In the custody battle between champion fighter Chuck "The Iceman" Liddell and his ex, Lori Geyer, over their 12-year-old son, accusations are flying on both sides. Who knows who's telling the truth? But one thing Geyer may have on her side is fear; she says Liddell tried to intimidate her by "pacing back and forth and staring her down." And fear is enough to raise the shadow of a doubt, Farrell says. Most judges would rather take the safe route -- after all, who wants to make a mistake and put a child or woman back in an abuser's control?
And so men walk around somewhat guilty until proven innocent. And sometimes, no one's too interested in proving them innocent.
Farrell is. He gets weekly calls from men who say they're being falsely accused. So is Palmatier. The clinical psychologist has worked with numerous men in abusive relationships who feel unheard. Men, she tells me, are often default scapegoats. A woman hits a man and we assume he did something to her to justify it. A father doesn't see his kids so he must be a deadbeat dad, even if the truth is that his ex has done everything in her power to keep him from them. A woman screams and neighbors call the cops who arrest the husband when it was the wife who assaulted him.
"As a society, we don't typically think of men in the role of a victim.
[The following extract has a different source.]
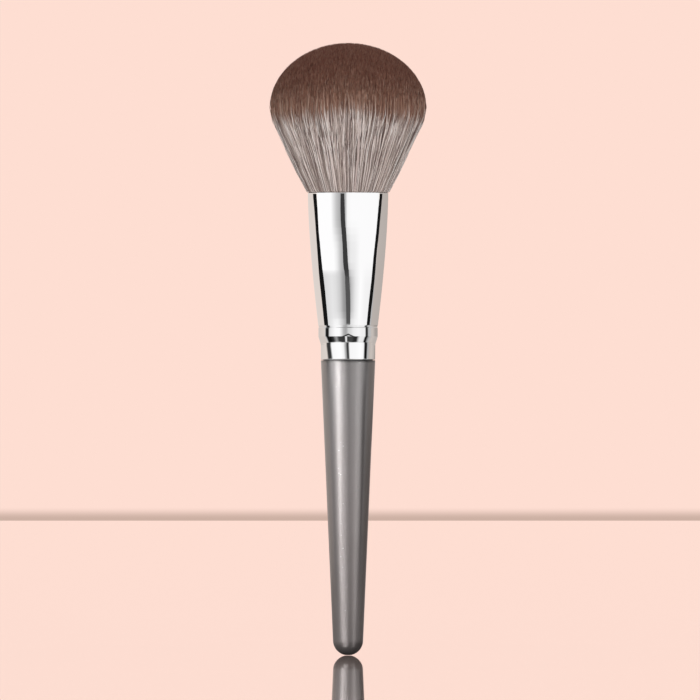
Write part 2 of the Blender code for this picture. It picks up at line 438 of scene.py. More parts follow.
def lacquer():
    """Grey metallic lacquer with flakes, painted glints and painted shade at its top."""
    finish = Finish("grey_lacquer")
    place = finish.place()
    flakes = finish.noise(place, 5.0, 2, 0.6)
    clouds = finish.noise(place, 0.12, 2)
    sizes = {"Vector": place, "Scale": 1.4}
    cells = finish.node("ShaderNodeTexVoronoi", None, sizes, "Distance")
    picks = finish.node("ShaderNodeTexVoronoi", None, sizes, "Color")
    chosen = finish.split(picks)[0] > 0.6
    x, y, height = finish.split(place)
    crowd = finish.noise(place, 0.16, 3)
    for middle, half, more in GLINT_BANDS:
        glint_band_offset = (height - middle) / half
        crowd = crowd + more * (1 - finish.step(glint_band_offset * glint_band_offset, 0.0, 1.0))
    crowd = finish.step(crowd, 0.5, 0.62)
    turn = finish.maths("ARCTAN2", x, 0 - y)
    aside = (turn - GLINT_ANGLE) * GLINT_NARROW
    # Painted glints: bright specks kept to the compass angle of the streak of light
    painted_glint = chosen * crowd * (1 - finish.step(cells, 0.12, 0.27)) * (aside * aside < 1)
    # Painted shade: the handle's top, just under the ferrule, is darkened, more on the
    # right
    joint_shade = finish.step(height, HANDLE_TOP - 1.0, HANDLE_TOP - 0.2)
    joint_shade = joint_shade * (0.3 + 0.35 * finish.step(turn, -0.5, 0.3))
    level = (0.84 + 0.2 * flakes + 0.12 * clouds) * (1 - joint_shade)
    tint = finish.mix(finish.step(height, 45.0, 95.0), FOOT_GREY, TOP_GREY)
    grey = finish.mix(1.0, tint, level, "MULTIPLY")
    colour = finish.mix(painted_glint * 0.62, grey, GLINT_COLOUR)
    coat = {"Metallic": 0.8, "Coat Weight": 0.35, "Coat Roughness": 0.05}
    relief = finish.bump(flakes, 0.25, 0.02)
    return finish.skin(colour, 0.26 + 0.08 * flakes, {**coat, "Normal": relief})


# %% [markdown]
# ## The handle
#
# A turned stick: a tenon that goes up inside the ferrule, a shoulder with a small
# softened edge, a straight taper, and a round butt with a flat just wide enough to stand
# on. The taper is the line from the shoulder that only touches the butt's circle, so the
# two meet without a crease.

# %% Handle
HANDLE_RADIUS = 8.70
BUTT_RADIUS = 4.82
REST_RADIUS = 1.0
TENON_RADIUS = 7.9
TENON_BEVEL = 0.8
EDGE = 0.12


def handle_line(count=28):
    """The handle's outline: angles run round the butt from the tangent to the flat."""
    centre = math.sqrt(BUTT_RADIUS**2 - REST_RADIUS**2)
    rise = HANDLE_TOP - EDGE - centre
    reach = math.hypot(rise, HANDLE_RADIUS)
    start = math.atan2(HANDLE_RADIUS, rise) + math.acos(BUTT_RADIUS / reach)
    stop = math.pi - math.asin(REST_RADIUS / BUTT_RADIUS)
    angle = np.linspace(start, stop, count)
    butt = BUTT_RADIUS * np.stack([np.sin(angle), np.cos(angle)], axis=1) + (0, centre)
    top = [
        (0, TENON_TOP),
        (TENON_RADIUS - TENON_BEVEL, TENON_TOP),
        (TENON_RADIUS, TENON_TOP - TENON_BEVEL),
        (TENON_RADIUS, HANDLE_TOP),
        (HANDLE_RADIUS - EDGE, HANDLE_TOP),
        (HANDLE_RADIUS, HANDLE_TOP - EDGE),
    ]
    butt[-1] = (REST_RADIUS, 0)
    return np.concatenate([top, butt, [(0, 0)]])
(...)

We can't even recognize it when we're confronted by physical evidence," Palmatier writes. "On the other hand, we're inclined to believe accusations about men."
Not only is it unfair and dishonest, she says, but it's "damaging to boys and young men, gender relations, relationships, families and 'the best interests of the children.' And it gives the women who are predators a free pass."
Automatically assuming the worst of men is a form of discrimination, she, Farrell and others say. And they're right.
Halle Berry says Gabriel Aubry is being a bad dad, just as many women say about their exes. Whom do you believe?